5 things to watch in Texas Bowl
For the second time in as many years, the University of Minnesota football team is playing in Houston for its bowl game. The Gophers will take on six-win Syracuse in the Texas Bowl on Friday at Reliant Stadium. Minnesota finished the regular season 8-4, while the Orange snuck in to a bowl game thanks to a last-minute win in its final game of the year. Here are five things to watch for in Friday’s Texas Bowl matchup.
1. Can the bowl game once again be a springboard for quarterback Philip Nelson?
As a true freshman last year, Nelson had his ups and downs as Minnesota’s starting quarterback for the second half of the season. Yet after three disappointing games to round out the regular season, Nelson bounced back in the Gophers’ bowl game against Texas Tech. He threw for 138 yards and a pair of touchdowns in the 34-31 loss to the Red Raiders. The 2013 regular season ended similarly for Nelson, as he struggled in losses to Wisconsin and Michigan State. Syracuse has allowed 230.3 passing yards per game, but some opponents put up significantly more yardage than that. Clemson put up 468 yards and five touchdowns through the air, while Northwestern was able to pile up 375 passing yards and four touchdowns earlier in the year. Nelson showed in wins against Indiana and Penn State that he’s capable of moving the ball through the air, and he’ll have a chance to do so on a big stage against Syracuse. He’ll need some help from his freshmen wide receivers, Donovahn Jones and Drew Wolitarsky, in order to do so.
2. How will the Gophers embrace the role of favorites?
According to the oddsmakers in Las Vegas, Minnesota is favored by 4.5 points for Friday’s game against Syracuse. It’s the sixth time this year the Gophers are favorites, but just the second time since the start of the Big Ten season. In its last two games, Minnesota was the heavy underdog against Wisconsin (16.5 points) and Michigan State (17 points) and beat the spread in both games despite losing both. During the Gophers’ four-game winning streak against Northwestern, Nebraska, Indiana and Penn State, Minnesota was the underdog in three of those games — twice by double-digits. While the Gophers seemed to embrace that underdog mentality, they’ll now be the ones with the targets on their backs against Syracuse. "It’ll be different, but at the same time it’s not something we pay attention to," senior defensive back Brock Vereen said of being favored. "If anything, it’ll just raise confidence a little bit."

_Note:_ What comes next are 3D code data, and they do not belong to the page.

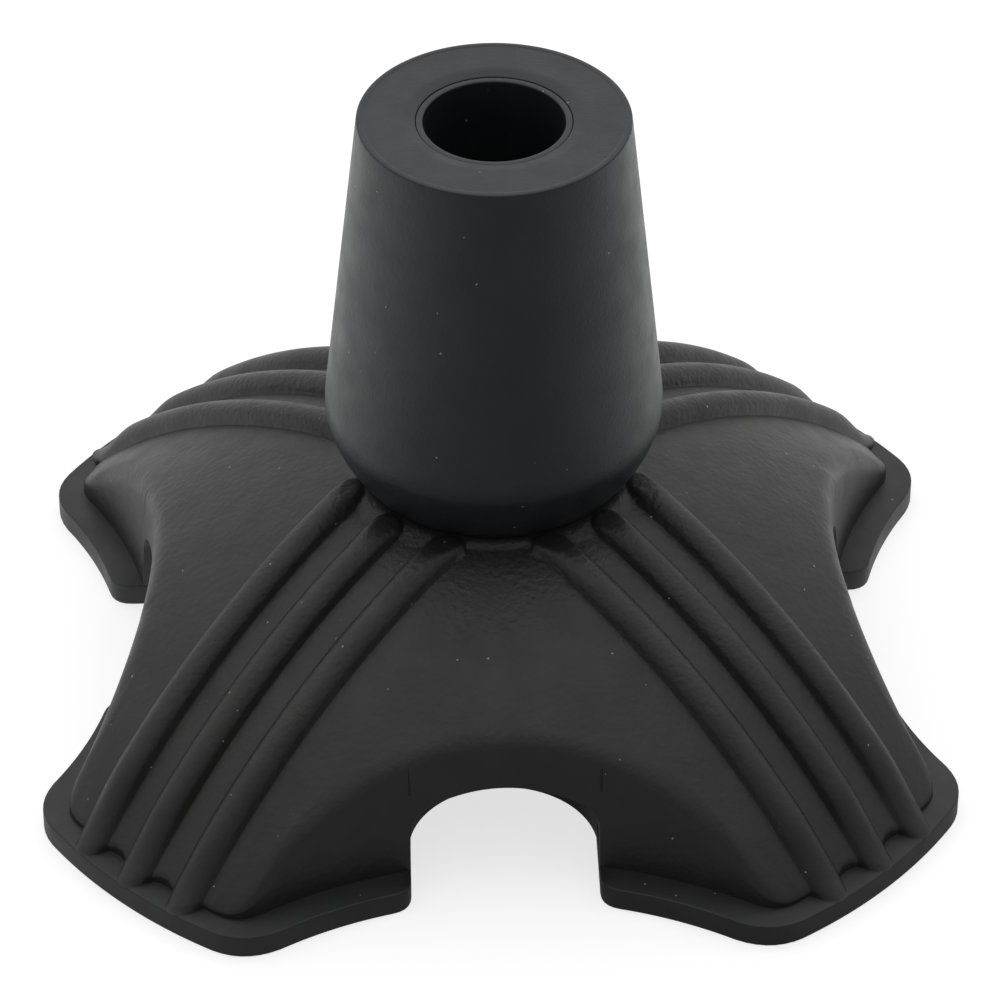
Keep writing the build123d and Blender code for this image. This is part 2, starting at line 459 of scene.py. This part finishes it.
def stemRadius(z):
    depth = stem["widestZ"] - collarTop
    low, high = stem["widestZ"] - stem["soft"], stem["widestZ"] + stem["soft"]

    def bulb(at):
        return stem["widest"] - stem["bulbDrop"] * ((stem["widestZ"] - at) / depth) ** stem["bulbPower"]

    def cone(at):
        share = (at - stem["widestZ"]) / (stemTop - stem["widestZ"])
        return between(stem["widest"], stem["topRadius"], share)

    if z <= low:
        return bulb(z)
    if z >= high:
        return cone(z)
    return bezier(bulb(low), stem["widest"], cone(high), (z - low) / (high - low))


def spinProfile(points, closed=False):
    bm = bmesh.new()
    verts = [bm.verts.new((r, 0, z)) for r, z in points]
    edges = [bm.edges.new(pair) for pair in zip(verts, verts[1:])]
    if closed:
        edges.append(bm.edges.new((verts[-1], verts[0])))
    bmesh.ops.spin(bm, geom=verts + edges, cent=(0, 0, 0), axis=(0, 0, 1), angle=2 * pi,
                   steps=stem["turns"], use_merge=True)
    bmesh.ops.remove_doubles(bm, verts=bm.verts, dist=stem["weldGap"])
    bmesh.ops.recalc_face_normals(bm, faces=bm.faces)
    sharpen(bm, stem["creaseAngle"])
    return bm


def rounded(corners, segments=5):  # each corner is a radius, a height and how far its rounding reaches
    points = []
    for index, (r, z, cut) in enumerate(corners):
        here = Vector((r, z))
        if not cut:
            points.append((r, z))
            continue
        before = Vector(corners[index - 1][:2])
        after = Vector(corners[(index + 1) % len(corners)][:2])
        start = here + (before - here).normalized() * cut
        end = here + (after - here).normalized() * cut
        for share in steps(0, 1, segments):
            points.append(tuple(bezier(start, here, end, share)))
    return points


def neckProfile(low, high):
    return [(0, low)] + [(stemRadius(z), z) for z in steps(low, high, stem["neckRows"])] + [(0, high)]


def makeNeck(lowerMaterial, upperMaterial):
    low = spinProfile(neckProfile(collarTop, neckMiddle))
    lower = finishMesh(low, "neckLower", None, "neck_rubber", lowerMaterial, "neck_lower")
    high = spinProfile(neckProfile(neckMiddle, stem["bendTop"]))
    upper = finishMesh(high, "neckUpper", None, "neck_rubber", upperMaterial, "neck_upper")
    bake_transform(lower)
    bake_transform(upper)


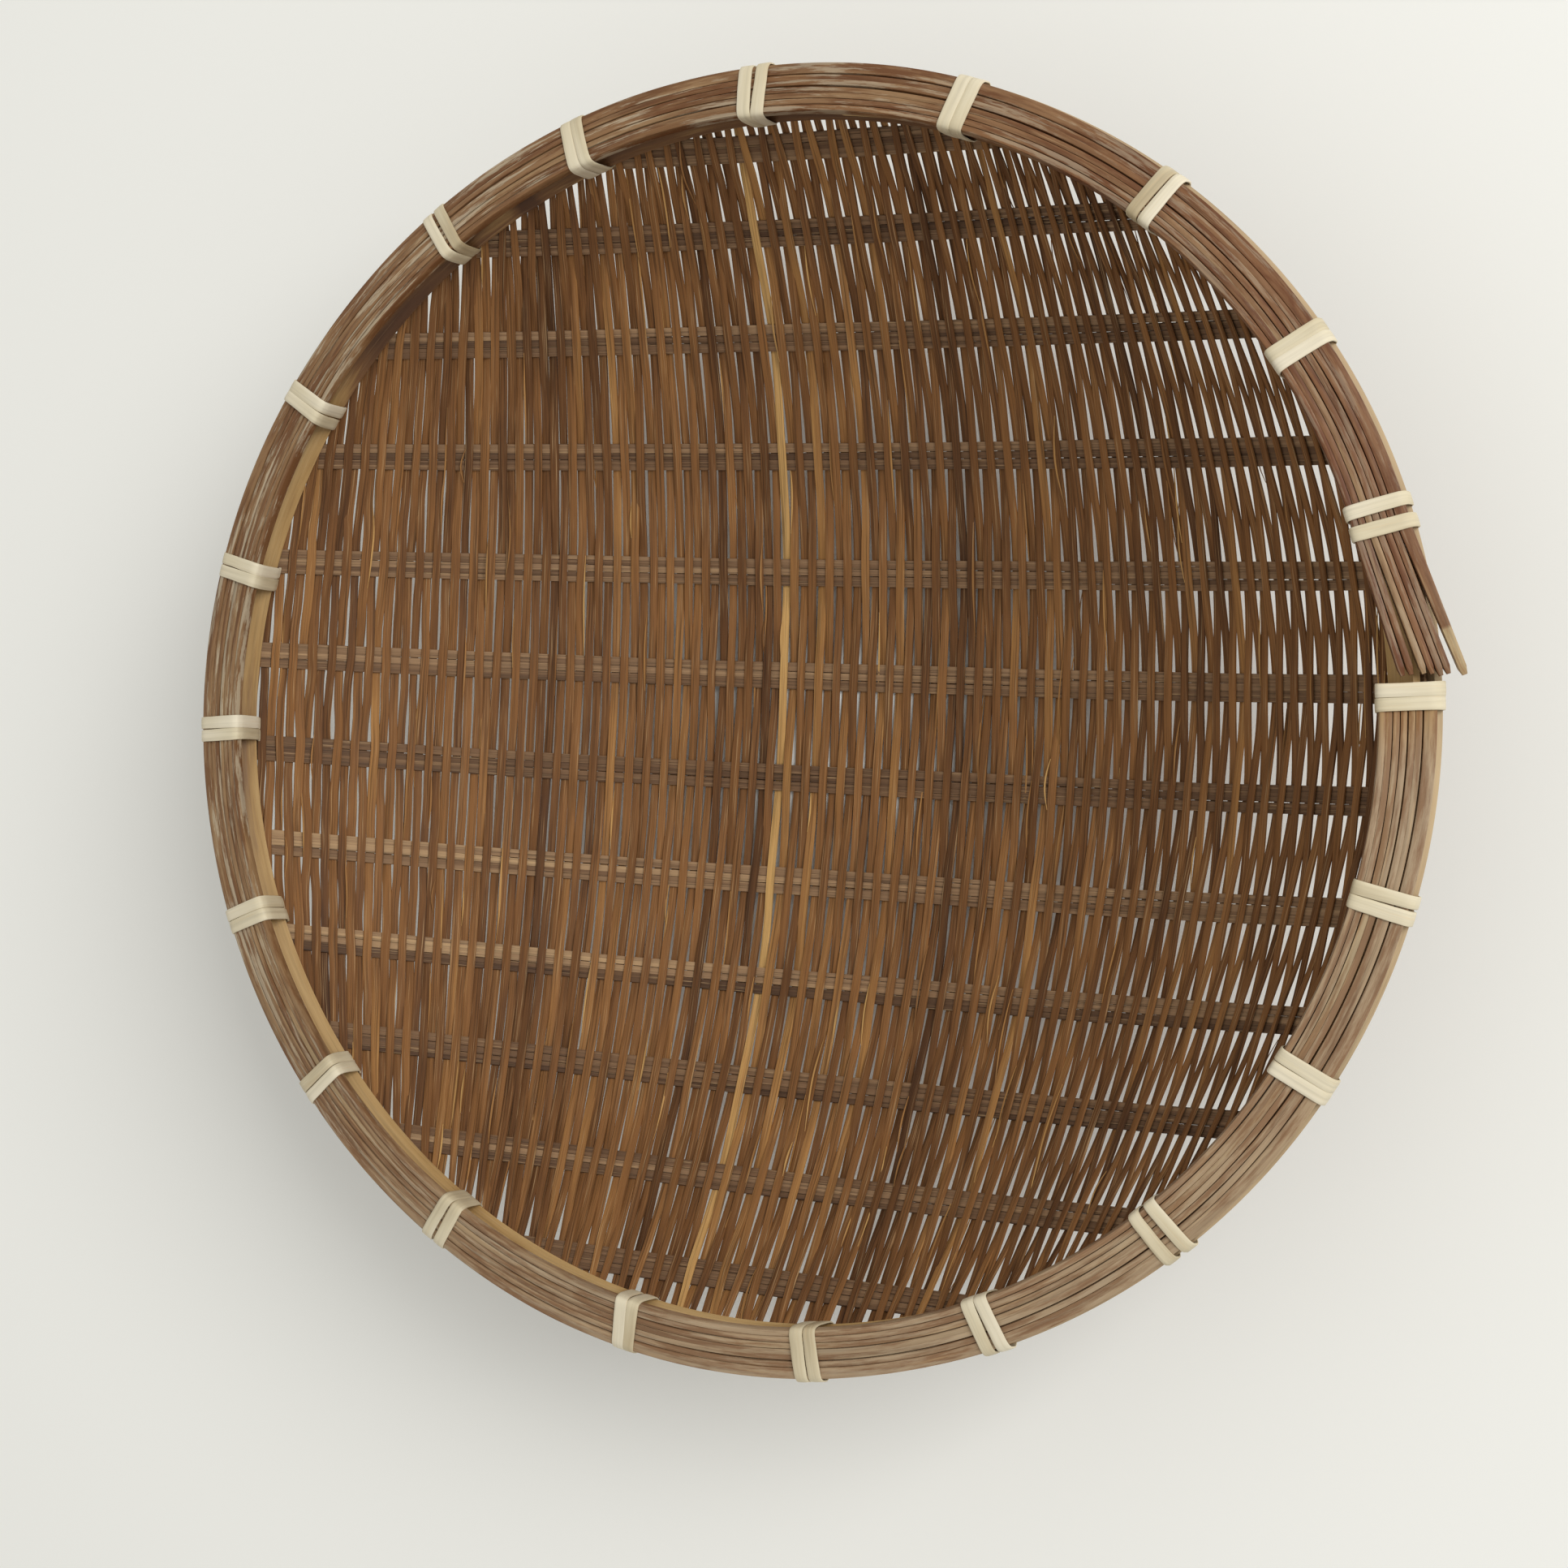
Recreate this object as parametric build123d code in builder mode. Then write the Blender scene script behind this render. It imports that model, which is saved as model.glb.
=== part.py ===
from build123d import *
from math import atan2, cos, degrees, hypot, pi, radians, sin, tan
import os

# Round winnowing basket, in millimetres: a shallow woven bowl clamped at its rim between
# two hoops, capped with a bundle of splints and tied all round with cane lashings.
# +Z is up, the bowl rests on z = 0, and its axis of symmetry is the Z axis.

# ---- Driving dimensions ------------------------------------------------------------

# bowl: the middle surface of the weave, z = bowl_depth * (r / bowl_radius) ** bowl_power
bowl_radius = 198.0
bowl_depth = 91.0
bowl_power = 2.6

# long strips of the weave, which run along Y
strip_width = 2.8
strip_thickness = 0.7
strip_pitch = 3.2
strip_gap = 0.25  # least gap kept between neighbours where they crowd together
strips_per_node = 10

# cross ribs, which run along X; each is a row of narrow splints laid side by side
rib_thickness = 0.8
rib_splints = (3.4, 2.2, 3.0)
rib_splint_gap = 0.25
weave_clearance = 0.12  # left between a strip and the rib that it crosses

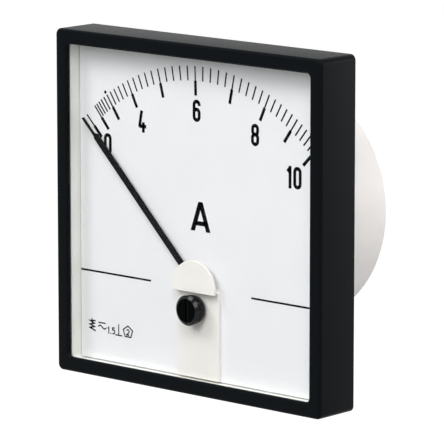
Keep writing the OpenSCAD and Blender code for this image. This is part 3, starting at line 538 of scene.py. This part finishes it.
# heights and widths inside a figure, as shares of its height and width; ends of arcs in degrees and
# corner radii in mm
shape = {"waist8": 0.52, "top8": 0.94, "loop6": 0.57, "drop6": 0.22, "end6": 160,
         "bar4": 0.24, "reach4": 1.02, "lean4": 0.42, "stem4": 0.74, "rise4": 0.46, "corner4": 0.12,
         "stem1": 0.48, "flagLow1": 0.79, "flagHigh1": 0.955, "flagFrom1": -0.02, "flagTo1": 0.44,
         "bowl5": 0.33, "arm5": 0.95, "back5": 0.1, "foot5": 0.04, "neck5": 0.6, "join5": 0.58,
         "middle5": 0.45, "wide5": 0.55, "from5": 100, "to5": -130, "steps5": 16, "corner5": 0.01,
         "from2": 165, "to2": -35, "foot2": 0.02, "lift2": 0.01}


def figureStrokes(kind, w, h, end):
    # centre lines of a narrow upright figure, w wide and h high, from its lower left corner at 0, 0, each
    # with whether it closes; square ends reach `end` further
    r = w / 2
    if kind == "0":
        return [(np.concatenate([arc(r, h - r, r, r, 0, 180), arc(r, r, r, r, 180, 360)]), True)]
    if kind == "8":
        waist, top = shape["waist8"] * h, r * shape["top8"]
        rings = ((waist + top, h - top, top), (r, waist - r, r))
        return [(np.concatenate([arc(r, high, ring, ring, 0, 180),
                                 arc(r, low, ring, ring, 180, 360)]), True) for low, high, ring in rings]
    if kind == "6":
        loop = shape["loop6"] * h
        tail = [(w, h - r - shape["drop6"] * r)]
        return [(np.concatenate([tail, arc(r, h - r, r, r, 0, 180), arc(r, r, r, r, 180, 360),
                                 arc(r, loop - r, r, r, 0, shape["end6"])]), False)]
    if kind == "4":
        bar, stem = shape["bar4"] * h, shape["stem4"] * w
        slope = eased([(shape["lean4"] * w, h + end, 0), (0, bar, shape["corner4"]),
                       (w * shape["reach4"] + end, bar, 0)])
        return [(slope, False), ([(stem, shape["rise4"] * h), (stem, -end)], False)]
    if kind == "1":
        stem = shape["stem1"] * w
        flag = [(shape["flagFrom1"] * w, h * shape["flagLow1"]),
                (shape["flagTo1"] * w, h * shape["flagHigh1"])]
        return [([(stem, h + end), (stem, -end)], False), (flag, False)]
    if kind == "5":
        bowl, foot = shape["bowl5"] * h, w * shape["foot5"]
        back = rounded([(w * shape["arm5"], h), (w * shape["back5"], h), (foot, h * shape["neck5"])],
                       shape["corner5"])
        curve = arc(w * shape["middle5"], bowl, w * shape["wide5"], bowl, shape["from5"], shape["to5"],
                    shape["steps5"])
        return [(back, False), (np.concatenate([[(foot, h * shape["join5"])], curve]), False)]
    if kind == "2":
        curve = arc(r, h - r, r, r, shape["from2"], shape["to2"])
        return [(np.concatenate([curve, [(shape["foot2"] * w, shape["lift2"] * h), (w, 0)]]), False)]


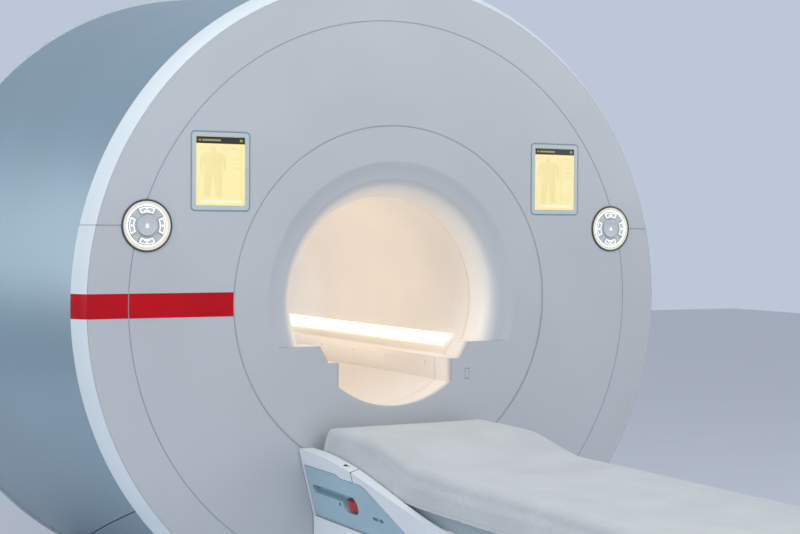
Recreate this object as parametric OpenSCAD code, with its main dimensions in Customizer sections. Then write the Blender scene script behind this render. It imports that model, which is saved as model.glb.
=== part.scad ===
// Magnetic resonance scanner: round gantry with a patient bore and a lowered patient table.
// Origin: on the floor under the bore axis, half way along the gantry. +Y runs into the bore, +X is to
// the right of someone who faces the gantry, +Z is up. Drops are measured down from the bore axis.

/* [Gantry] */
// Height of the bore axis above the floor
axis_height = 1070; // [1065:1:1072]
// Length of the gantry from front face to rear face
gantry_length = 1750; // [1700:10:1900]
// Radius of the flat front face
face_radius = 1058; // [1050:1:1062]
// Outer radius of the bevelled front rim
rim_radius = 1093; // [1085:1:1100]
// Depth of the bevelled front rim
rim_depth = 55; // [45:1:65]
// Radius of the side covers at their front end
body_front_radius = 1088; // [1080:1:1092]
// Radius of the side covers at their rear end
body_rear_radius = 1206; // [1160:1:1230]
// Wall thickness of the moulded covers
cover_wall = 12; // [8:1:14]
// Width of the seams between covers
seam_gap = 3; // [2:0.5:4]
// Height of the covers' lower edge above the floor
floor_gap = 14; // [12:1:25]

/* [Front covers] */
// Radius of the big circular seam
cover_seam_radius = 928; // [920:1:935]
// Radius of the seam round the funnel
ring_seam_radius = 583; // [570:1:590]
// Inner radius of the flat ring, where the funnel starts to curve in
funnel_flat_radius = 465; // [455:1:475]
// Height of the side seams above the bore axis
side_seam_height = 246; // [235:1:255]
// Depth of the stiffening lips behind the front covers
lip_depth = 45; // [35:1:50]
// Height of the red stripe
stripe_height = 76; // [60:1:90]
// Thickness of the red stripe
stripe_thickness = 0.6; // [0.4:0.1:1]

/* [Bore] */
// Radius of the patient bore
bore_radius = 350; // [340:1:355]
// Wall of the bore liner
liner_wall = 6; // [4:0.5:8]
// Drop from the bore axis to the top of the front plate
plate_drop = 143; // [138:1:148]
// Drop from the bore axis to the ledges that the tabletop runs on
ledge_drop = 199; // [194:1:204]
// Drop from the bore axis to the bottom of the rails
rail_drop = 281; // [278:1:284]
// Half width of the cut-out at the top of the front plate
notch_top_half = 281; // [279:1:284]
// Half width of the cut-out at ledge height
notch_ledge_half = 249; // [246:1:252]
// Half width between the rails
rail_half = 213; // [208:1:218]
// Drop from the bore axis to the middle of the light strips
strip_drop = 150; // [146:1:152]
// Height of the light strips
strip_height = 40; // [30:1:42]
// Distance from the front end of the liner to the light strips
strip_setback = 67; // [30:1:80]

/* [Magnet] */
// Outer radius of the magnet vessel
vessel_radius = 900; // [890:1:905]
// Inner radius of the magnet vessel
vessel_bore_radius = 455; // [450:1:460]
// Distance from the covers' front face to the magnet vessel
vessel_setback = 85; // [80:1:90]
// Inner radius of the gradient coil
gradient_bore_radius = 382; // [375:1:390]
// Half of the spacing of the anchor bolts across the gantry
anchor_half_x = 170; // [150:1:172]
// Half of the spacing of the anchor bolts along the gantry
anchor_half_y = 560; // [500:10:600]
// Radius of the anchor bolt holes
anchor_hole_radius = 11; // [9:0.5:14]
// Half width of the saddles that carry the magnet
saddle_half = 430; // [425:1:440]

/* [Displays and control panels] */
// Distance of the displays from the bore axis, sideways
display_x = 628.5; // [626:0.5:632]
// Height of the displays above the bore axis
display_z = 418; // [412:1:422]
// Width of a display
display_width = 199; // [190:1:202]
// Height of a display
display_height = 250; // [240:1:254]
// Width of the border round the glass
display_border = 17; // [14:1:22]
// Distance of the control panels from the bore axis, sideways
panel_x = 870; // [866:1:872]
// Radius of a control panel
panel_radius = 81; // [78:1:82]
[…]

3. David Cobb vs. the Syracuse defense
Once the Gophers’ third-string running back, Cobb emerged midway through the season as the go-to back. He became the first Minnesota back since 2006 to rush for 1,000 yards in a season, finishing the year with 1,111 yards and seven rushing touchdowns. He also gained 100 yards in five of the Gophers’ final six games this season, including 101 yards against a stingy Michigan State defense in the regular-season finale. He’ll now try to do the same against a Syracuse defense that has yet to allow a player to gain 100 yards in a game. Even though Georgia Tech rushed for a combined 394 yards, no individual topped the century mark. The Orange surrendered 138.3 rushing yards per game this season, the 26th-fewest in all of college football. Then again, Michigan State had the top-ranked run defense in the country and Cobb still gashed the Spartans. If he can do the same thing against another solid run defense on Friday, Minnesota’s offense should find success.
4. A senior sendoff
This year’s Gophers roster consists of 18 seniors, and 10 of those are fifth-year seniors. This group has gone through a lot during their four (or five) years on campus, including a coaching change, the death of a former teammate, and the health issues that current head coach Jerry Kill has dealt with since his first season in 2011. While not all of the 18 seniors will see the field on Friday, a good number of them could likely play a big part in what happens against Syracuse. That includes senior defensive tackle Ra’Shede Hageman, who will likely be a first-round pick in the NFL Draft in May. Offensive lineman Ed Olson will get his last chance to part of a much-improved Gophers offensive line. Linebackers Aaron Hill and James Manuel will be part of the group trying to slow down Syracuse’s potent running game. And on special teams, long snapper Jake Filkins and kicker Chris Hawthorne will do their part in the less glamorous areas of the game. For a group of seniors that has endured as much as this one, ending their careers at Minnesota as bowl winners would be a fitting way to go out.
5. Nine wins?
Minnesota’s football team hasn’t won nine games since 2003, when it went 10-3. Prior to that, the last season of nine or more wins was back in …1905. The Gophers have just seven nine-win seasons in the program’s history, dating back to 1892. Of course, during some of those seasons they only played eight total games, so nine wins was impossible. Regardless, winning nine games would be huge for this program as it continues to rebuild. Just two years ago during Kill’s first season, Minnesota won just three games. To make an improvement of six wins in a span of two years speaks volumes to the job that Kill and his staff have done in a short time. While the Gophers were disappointed with ending the regular season on a pair of losses, they could certainly hang their hats on a nine-win season — something that doesn’t happen often in Minnesota. There’s a chance it could happen on Friday.